No crystals needed. No foil. No marble. Leave the design alone after that black edge goes on. When a manicure already has magnetic depth and a graphic border, extra details start stealing space instead of adding value.
Keeping Emerald Ballerina Nails Glossy Between Appointments
Dark jewel tones show wear differently than pale shades. You may not notice tiny chips as fast, though you will notice dulled shine, scratched top coat, and regrowth once the manicure has been on for a while. A bit of upkeep keeps the set looking intentional instead of tired.
Use cuticle oil daily, though avoid slathering oil over matte nails if you want the dry finish to stay intact. Wear gloves for dishwashing and harsh cleaning. Open soda cans with a spoon handle or knuckle instead of the free edge of the nail. Tiny habits like that extend a set more than most nail gadgets do.
A few maintenance habits matter more than the rest:
- Book fills around the 2- to 3-week mark for longer acrylic or hard-gel ballerina sets.
- File snags the moment you feel them; waiting often turns a nick into a split.
- Reapply a clear top coat at home only if your tech says it is safe with your service type.
- Matte nails can be refreshed with a quick alcohol wipe.
- Chrome and crystal sets need gentler handling than plain glossy gel.
One last thing. If a long ballerina shape starts lifting at the sidewalls, do not glue it and hope.
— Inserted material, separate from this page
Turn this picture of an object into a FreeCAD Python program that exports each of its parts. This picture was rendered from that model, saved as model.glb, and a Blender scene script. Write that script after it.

Lifted product traps water, soap, and debris. Get it fixed properly.
Final Word
Emerald has enough depth to carry a manicure on color alone, and the ballerina shape gives that color room to speak. That is why the pairing works so well. You can go plain, textured, reflective, sheer, or graphic and still keep the same rich core.
If you want the safest entry point, choose glossy deep emerald or an emerald French tip. If you want more drama, go cat-eye, chrome, or a black-to-green ombre. And if your taste leans fashion-forward, the black micro-tip and negative-space swirls are hard to ignore.
The nice part is that glam does not have to mean crowded. One strong green, one smart finish, and a well-built ballerina shape can do more than a dozen scattered extras ever will.